Pagan men do exactly what non-Pagan men do. The only difference is that we can relate and understand each other better than we can to someone who does not share our beliefs. Yes, there is a higher chance we may have shared interests in music, literature, and art as these are emotion driven, like our religions. But that’s not always the case, and it’s really about feeling free to act however you want to act and to say those things that you would normally leave out when you’re chatting it up with your sister’s boyfriend. Maybe the only real way that separates us from non-Pagans, is how we see things; how we view our world and our surroundings. But how do I really know this? How do I really know what my Atheist buddy feels after he summits a mountain and sees his accomplishment, or his Buddhist girlfriend beside him, for that matter? No, I think we’re just like everyone else. Except we have more candles.


Altering to the Altar

Several months ago, I was alone in my home on my day off and I heard a murder of crows just outside the door, and then it was suddenly quiet. When I opened the door, I noticed that our “We’re All Mad Here” Cheshire Cat doormat was tossed aside and the three pennies that my witchy roommate had placed under it for good fortune, had been arranged in a nice and even row, one above the other. Weird. I replaced the mat back onto the pennies and shut the door. Not five minutes later, I hear more crow cackling going on just outside the door. Opening it, I notice that the mat had, once again, been tossed aside to reveal three shiny pennies. Except this time the pennies were evenly rearranged in a row side by side. Am I in a fucking fable?! Once again, I replace the mat and shut the door (albeit skeptically looking at the trees as I slowly shut the door). And once again, the party of crows yammerin’ away at the exact spot. This time, the exposed pennies were arranged as three points of an invisible triangle. And then the crows left and that was that. And I poured out my beer.

I told a client who is into Biblical numerology about the story some days later, and she snatched my calculator nearby and proceeded to write all these math equations down on scrap paper and punched the calculator emphatically. Then she’d pause and laugh hysterically, and punch in some more numbers- scratching down the answers on the paper. From my Western mind, she looked like a crazy lady found in some downtown city! (But I have to remind myself: If that same crazy lady was once known as the Oracle of Delphi, would she still be crazy? …Probably, but we’re all mad here, right? And maybe that’s the point.) Suddenly, she stood up straight, threw back her shoulders, and announced the answer to whatever she was trying to figure out. “It was a message! [The crows] were trying to tell you that your upcoming year will be very spiritual and religious for you.” Makes sense. Three pennies in three separate arrangements (done by crows!) is steeped in religious symbolism. And so far, I’d say that’s been pretty accurate, actually!

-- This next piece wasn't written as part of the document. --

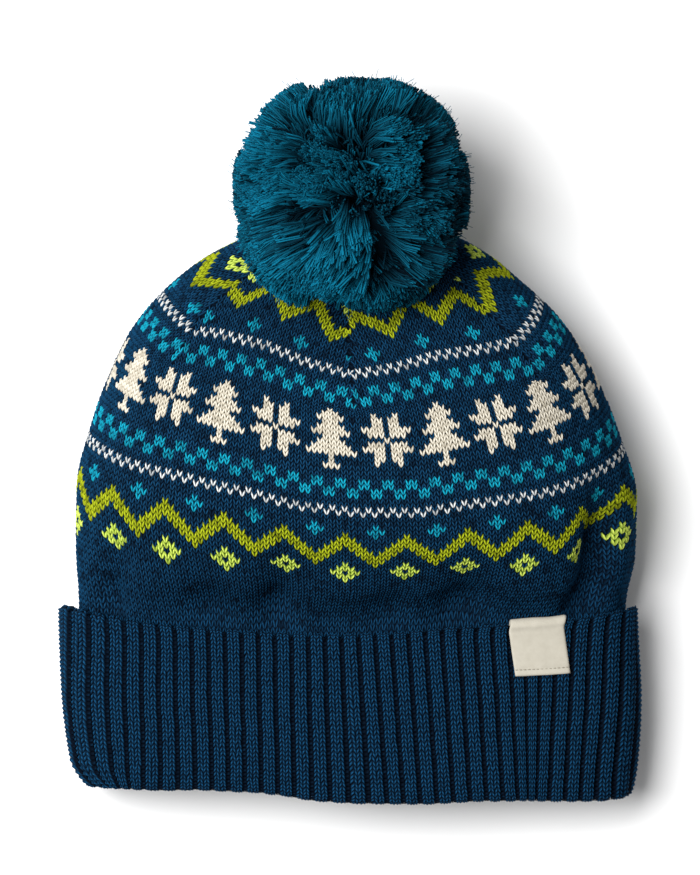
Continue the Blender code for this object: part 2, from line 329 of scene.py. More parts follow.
SECTIONS = (
    Section(0.000, 0.890, 0.940, 0.480, 0.270, 0.000, 0.020, 0.011),
    Section(0.050, 0.952, 0.962, 0.500, 0.285, 0.000, 0.026, 0.010),
    Section(0.160, 0.972, 0.976, 0.530, 0.300, 0.000, 0.033, 0.006),
    Section(0.320, 0.956, 0.962, 0.585, 0.320, 0.000, 0.042, 0.003),
    Section(0.420, 0.966, 0.996, 0.755, 0.350, 0.000, 0.066, 0.007),
    Section(0.520, 0.963, 0.998, 0.890, 0.375, 0.000, 0.093, 0.011),
    Section(0.630, 0.910, 0.938, 0.970, 0.390, 0.000, 0.110, 0.012),
    Section(0.730, 0.836, 0.855, 0.976, 0.400, 0.000, 0.117, 0.010),
    Section(0.790, 0.777, 0.784, 0.955, 0.405, 0.004, 0.117, 0.008),
    Section(0.840, 0.703, 0.703, 0.905, 0.410, 0.020, 0.112, 0.006),
    Section(0.890, 0.602, 0.588, 0.815, 0.415, 0.060, 0.098, 0.004),
    Section(0.930, 0.492, 0.485, 0.715, 0.420, 0.130, 0.077, 0.002),
    Section(0.965, 0.347, 0.347, 0.605, 0.424, 0.230, 0.048, 0.000),
    Section(0.990, 0.177, 0.177, 0.500, 0.424, 0.340, 0.020, 0.000),
    Section(1.000, 0.000, 0.000, 0.424, 0.424, 0.424, 0.000, 0.000),
)

DENTS = (
    Dent(-0.190, 0.345, 0.012, 0.045, 0.045),
    Dent(-0.055, 0.350, 0.022, 0.060, 0.030),
    Dent(0.060, 0.345, 0.025, 0.050, 0.012),
    Dent(0.198, 0.385, 0.014, 0.070, 0.055),
    Dent(0.110, 0.600, 0.010, 0.050, 0.014),
    Dent(0.085, 0.620, 0.008, 0.040, 0.010),
)


def smoothstep(x: np.ndarray) -> np.ndarray:
    """Rises smoothly from 0 below 0 to 1 above 1."""
    x = np.clip(x, 0.0, 1.0)
    return x * x * (3 - 2 * x)


def bell(x: np.ndarray) -> np.ndarray:
    """Falls smoothly from 1 at 0 towards 0 on both sides."""
    return np.exp(-(x**2))


def from_front(around: np.ndarray) -> np.ndarray:
    """Shares of the girth counted from the front's middle, from -0.5 to 0.5."""
    return np.mod(around, 1.0) - 0.5


@dataclass(frozen=True)
class Shift:
    """A row of a table of shifts: how far the cloth has moved, in metres, at a place."""

    place: float
    moved: float


def shift_at(table: tuple[Shift, ...], places: np.ndarray) -> np.ndarray:
    """Shifts at places, read between the rows of a table."""
    return np.interp(places, [row.place for row in table], [row.moved for row in table])


def through(x: float, xs: np.ndarray, ys: np.ndarray) -> float:
    """Reads a smooth curve through points, without overshoot.

    Args:
        x: Where the curve is read.
        xs: The points' places, rising.
        ys: The points' values.

    Returns:
        The curve's value.
    """
    steps = np.diff(xs)
    slopes = np.diff(ys) / steps
    tangents = np.zeros(len(xs))
    tangents[0], tangents[-1] = slopes[0], slopes[-1]
    for i in range(1, len(xs) - 1):
        if slopes[i - 1] * slopes[i] > 0:
            before, after = 2 * steps[i] + steps[i - 1], steps[i] + 2 * steps[i - 1]
            tangents[i] = (before + after) / (before / slopes[i - 1] + after / slopes[i])
    i = int(np.clip(np.searchsorted(xs, x) - 1, 0, len(steps) - 1))
    t = (x - xs[i]) / steps[i]
    return (
        (2 * t**3 - 3 * t**2 + 1) * ys[i]
        + (t**3 - 2 * t**2 + t) * steps[i] * tangents[i]
        + (3 * t**2 - 2 * t**3) * ys[i + 1]
        + (t**3 - t**2) * steps[i] * tangents[i + 1]
    )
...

Now, I was pretty active within my religion already; practicing in public, and in private, in rituals with groups and covens. I also would do the occasional little spellwork, volunteer at the Esoteric Book Conference, and attend social outings and discussion groups that were hosted by friends. But what I had done over the years, that I didn’t even realize, was begin to lose touch with my religion. My relationship with my god, and with Nature. So to remedy this, I did the one thing I’ve never done; I erected an altar (cue the lightning and storm winds and the poor, reluctant ox; dragged to his fate).

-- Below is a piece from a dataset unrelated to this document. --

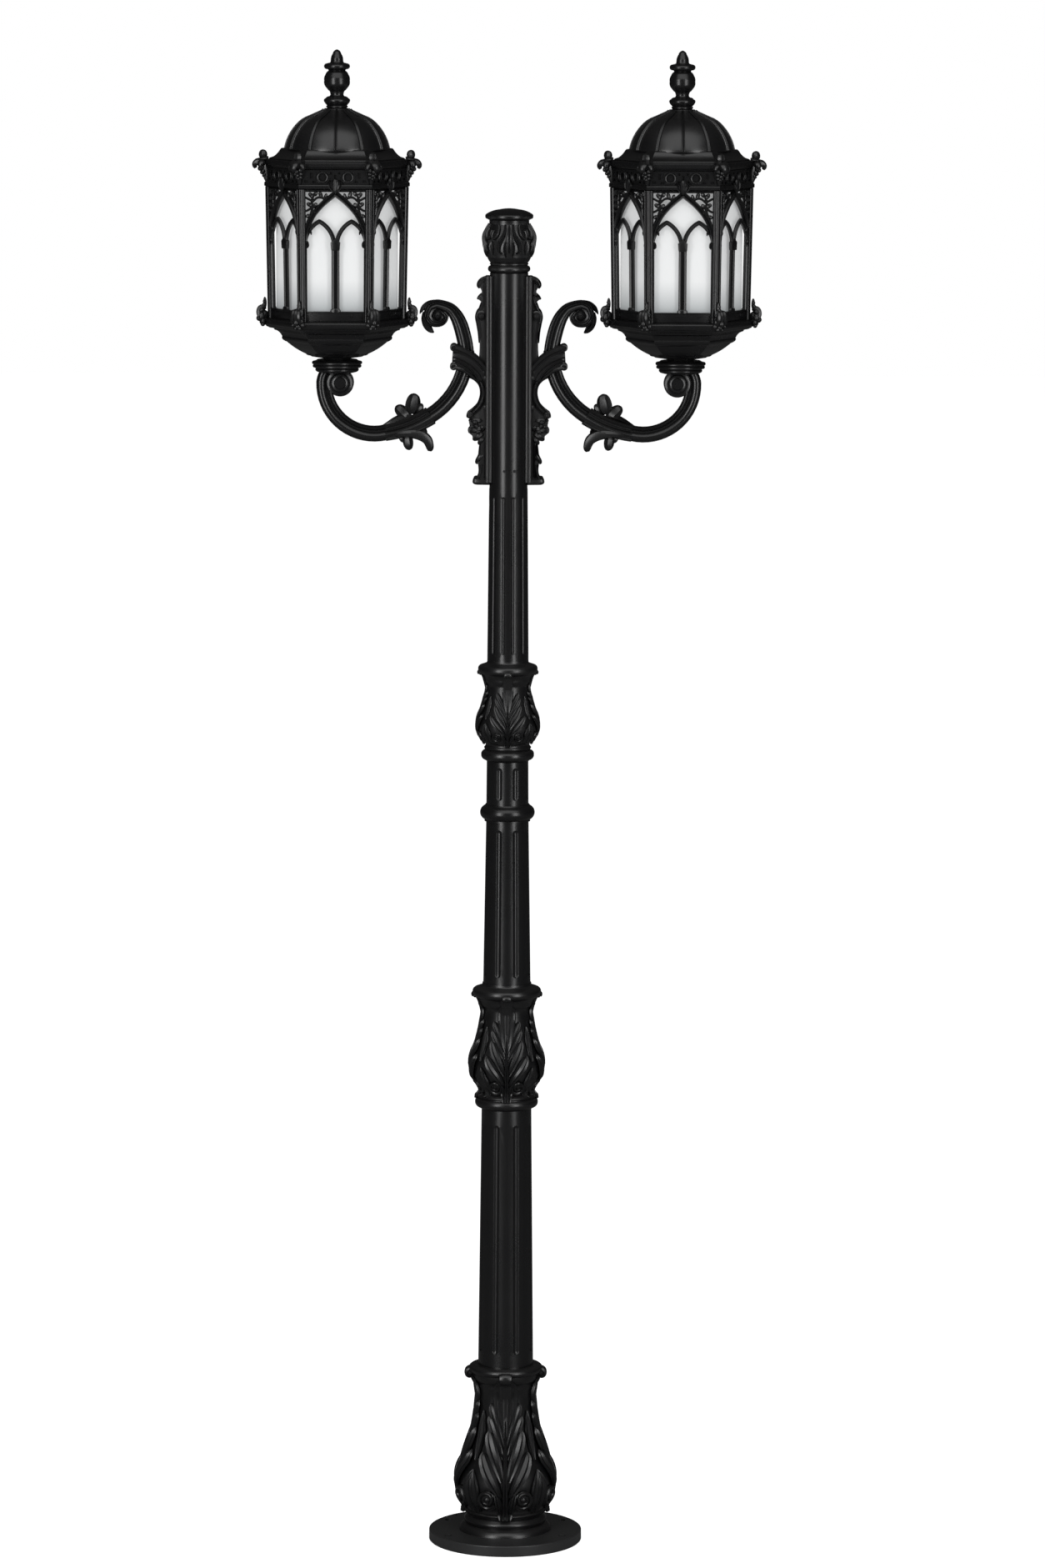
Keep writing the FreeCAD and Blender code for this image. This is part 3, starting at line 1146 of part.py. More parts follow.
def lantern():
    """All the pieces of the right lantern on its arm, and their copies on the left."""
    makers = [saddle, nipple, lock_nut, bowl, sill, corner_posts, tracery, cornice, roof, finial,
              lamp_tray, diffuser, lamp_holder, bulb_cap, bulb, bridge_bar]
    pieces = {maker.__name__: maker() for maker in makers}
    document.recompute()
    outer = [pieces[name].Shape.copy() for name in ("cornice", "corner_posts")]
    roof_space = rod(value("roof_flange_radius + roof_travel_clearance"), value("eave_crocket_height"),
                     vector(0, 0, value(eave_level)), vector(0, 0, 1))
    pieces["eave_crockets"] = crockets(
        "right_eave_crockets", eave_crocket_shares, value("cornice_radius - crocket_overlap"),
        value(f"{eave_level} - eave_crocket_drop"), value("eave_crocket_reach"),
        value("eave_crocket_height"), outer + [roof_space])
    lower = [pieces[name].Shape.copy() for name in ("sill", "corner_posts")]
    pieces["sill_crockets"] = crockets(
        "right_sill_crockets", sill_crocket_shares, value("sill_radius - crocket_overlap"),
        value(f"{cage_foot} - sill_crocket_drop"), value("sill_crocket_reach"),
        value("sill_crocket_height"), lower)
    for piece in pieces.values():
        piece.setExpression("Placement.Base.x", bound(lantern_reach))
    turned_copies(pieces.values())


for build in (base_plate, core_tube, core_nut, post_castings, post_shafts, top_sleeve, cap,
              arms_and_brackets, bracket_bolts, fixing_screws, lantern):
    build()
document.recompute()

os.makedirs("parts", exist_ok=True)
for item in document.Objects:
    if "Invalid" in item.State or "Error" in item.State:
        raise RuntimeError(f"{item.Label} ({item.Name}) failed: {item.State}")
for node in written_nodes:
    if node.Shape.isNull() or not node.Shape.isValid():
        raise RuntimeError(f"{node.Label} has no valid shape")
    node.Shape.exportStep(f"parts/{node.Label}.step")
    print(f"{node.Label}: {len(node.Shape.Solids)} solid(s), {node.Shape.Volume / 1000:.1f} cm3")
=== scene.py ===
import math

import bmesh
import bpy
import numpy as np
from mathutils import Matrix, Vector


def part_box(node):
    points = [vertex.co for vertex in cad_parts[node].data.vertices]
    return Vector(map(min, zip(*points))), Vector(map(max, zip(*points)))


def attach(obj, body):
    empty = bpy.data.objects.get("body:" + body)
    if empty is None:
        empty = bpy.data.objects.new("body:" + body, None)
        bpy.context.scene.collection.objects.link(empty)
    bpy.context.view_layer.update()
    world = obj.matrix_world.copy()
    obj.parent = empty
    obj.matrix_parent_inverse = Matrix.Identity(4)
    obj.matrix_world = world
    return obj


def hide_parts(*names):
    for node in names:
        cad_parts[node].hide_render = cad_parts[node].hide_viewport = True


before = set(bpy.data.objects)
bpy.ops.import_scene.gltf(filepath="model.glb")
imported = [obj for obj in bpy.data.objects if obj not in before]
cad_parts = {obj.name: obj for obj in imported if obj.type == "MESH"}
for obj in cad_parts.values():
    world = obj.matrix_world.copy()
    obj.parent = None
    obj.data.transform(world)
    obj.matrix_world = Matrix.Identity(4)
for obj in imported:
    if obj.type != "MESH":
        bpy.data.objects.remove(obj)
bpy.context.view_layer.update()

# Garden lamp post. The cast pieces that carry ornament are modelled here over the frame's solids.
# Lengths in the dictionaries are millimetres and angles are degrees. Pieces are scaled to metres last.

metre = 0.001
weld = 0.001
yAxis, zAxis = Vector((0, 1, 0)), Vector((0, 0, 1))

# Where the right lantern stands, read from the frame
saddleLow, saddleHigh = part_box("right_saddle")
lanternReach = (saddleLow.x + saddleHigh.x) / 2 / metre


def level(node, top=False):
    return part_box(node)[1 if top else 0].z / metre


# Node helpers. A socket's value is a number, a colour or another node's output.

def feed(tree, socket, value):
    if isinstance(value, bpy.types.NodeSocket):
        tree.links.new(value, socket)
    else:
        socket.default_value = value


def addNode(tree, kind, **sockets):
    node = tree.nodes.new(kind)
    for name, value in sockets.items():
        feed(tree, node.inputs[name.replace("_", " ")], value)
    return node


def addMath(tree, operation, *values):
    node = tree.nodes.new("ShaderNodeMath")
    node.operation = operation
    for socket, value in zip(node.inputs, values):
        feed(tree, socket, value)
    return node.outputs["Value"]


def addMix(tree, factor, first, second):
    node = tree.nodes.new("ShaderNodeMix")
    node.data_type = "RGBA"
    for name, value in (("Factor", factor), ("A", first), ("B", second)):
        feed(tree, node.inputs[name], value)
    return node.outputs["Result"]


def withAlpha(colour):
    return (*colour, 1.0)


def newGroup(name, inputs, outputs):
    group = bpy.data.node_groups.new(name, "ShaderNodeTree")
    for socketName, kind, value in inputs:
        socket = group.interface.new_socket(name=socketName, in_out="INPUT", socket_type=kind)
        socket.default_value = value
    for socketName, kind in outputs:
        group.interface.new_socket(name=socketName, in_out="OUTPUT", socket_type=kind)
    return group, group.nodes.new("NodeGroupInput"), group.nodes.new("NodeGroupOutput")


# Cast and sprayed surface: cloudy gloss, fine grain, and dust that settles on what faces up
castPattern = {"cloudScale": 7.0, "cloudDetail": 4.0, "cloudRoughness": 0.6,
               "grainDetail": 2.0, "grainRoughness": 0.55, "pitScale": 260.0, "pitDepth": 0.35,
               "dustFrom": 0.35, "glossLess": -0.07, "glossMore": 0.09}


def castSurfaceGroup():
    values = castPattern
    black = withAlpha((0, 0, 0))
    group, source, result = newGroup(
        "castSurface",
        [("Colour", "NodeSocketColor", black), ("Dust Colour", "NodeSocketColor", black),
         ("Dust", "NodeSocketFloat", 0.3), ("Gloss", "NodeSocketFloat", 0.4),
         ("Grain Scale", "NodeSocketFloat", 900)],
        [("Colour", "NodeSocketColor"), ("Roughness", "NodeSocketFloat"), ("Height", "NodeSocketFloat")])
    place = group.nodes.new("ShaderNodeTexCoord").outputs["Object"]
    cloud = addNode(group, "ShaderNodeTexNoise", Vector=place, Scale=values["cloudScale"],
                    Detail=values["cloudDetail"], Roughness=values["cloudRoughness"]).outputs["Fac"]
    grain = addNode(group, "ShaderNodeTexNoise", Vector=place, Scale=source.outputs["Grain Scale"],
                    Detail=values["grainDetail"], Roughness=values["grainRoughness"]).outputs["Fac"]
    pits = addNode(group, "ShaderNodeTexVoronoi", Vector=place,
                   Scale=values["pitScale"]).outputs["Distance"]
    normal = group.nodes.new("ShaderNodeNewGeometry").outputs["Normal"]
    facing = addNode(group, "ShaderNodeSeparateXYZ", Vector=normal).outputs["Z"]
    upward = addNode(group, "ShaderNodeMapRange", Value=facing, From_Min=values["dustFrom"], From_Max=1.0)
    patchy = addMath(group, "MULTIPLY", upward.outputs["Result"], cloud)
    amount = addMath(group, "MULTIPLY", patchy, source.outputs["Dust"])
    colour = addMix(group, amount, source.outputs["Colour"], source.outputs["Dust Colour"])
    spread = addNode(group, "ShaderNodeMapRange", Value=cloud, To_Min=values["glossLess"],
                     To_Max=values["glossMore"])
    rough = addMath(group, "ADD", source.outputs["Gloss"], spread.outputs["Result"])
    height = addMath(group, "MULTIPLY_ADD", pits, values["pitDepth"], grain)
    for name, value in (("Colour", colour), ("Roughness", rough), ("Height", height)):
        group.links.new(value, result.inputs[name])
    return group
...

I always associated altars with the Church, which was a little too close to home for me. I felt that all my tables, counters, and shelves were little altars and I can practice my craft on them because after all, isn’t our religion found in everything? On everything? And for more than half my life, this worked just fine; I’ve got deities scattered everywhere! But then, those little altars would get random things thrown on ’em. Bills and junk mail, car keys, pocket knife, pens. As though these little altars were ironically symbolic of my life; void of religion, of personality, and stifled with junk mail. I needed a REAL altar. A little place, close to my closeness, that which nothing but sacred and intention rests on. So I found me a little wooden table and placed it right by my bed, under the window in my bedroom. I Dremel’d totem animals onto it. I added items and tools and images of deeply personal love and reasons. I went to my friend’s shop, Gargoyles Statuary in Seattle, and purchased the Green Man face that spoke to me the clearest, and hung it just above the altar. I added a green altar cloth and two empty Gulden Draak bottles, one white and one black, that my best friend and I drank together when we camped in the magical old-growth woods by Mt St Helens. I placed Spring flowers in the bottles and some fake green ivy on the wall above Green Man. Slowly, my new altar became a space (that wasn’t a space) that I’ve never had in my home. When I look upon it, in the calm of the evening or the brightness of the morning, I feel the exact same way as I do when I’m in a clearing in the woods. Some would call this a “nemeton”, a sacred place. Where the trees that surround you are still, and the birds are quiet. And the light above shines down and you feel a strange calm. Like it’s 1:30pm on a Sunday and it’s gonna stay that way no matter how long you stand there. I love that feeling and I only feel it when I’m in a clearing in the thickest of woods. And whether I’m praying, practicing, or just…being there, I now feel that exact same way when I’m at my altar.

There are other ways my life has become more religious and spiritual, in their own right, lately (crows are hella smart!). But this has definitely become one of the more important ones as it helps me to just reset my day and take a moment for me and my religion. I hope that, if anyone who is reading this who does not already have themselves a little nemeton, they can find a place (that isn’t a place) somewhere and breathe.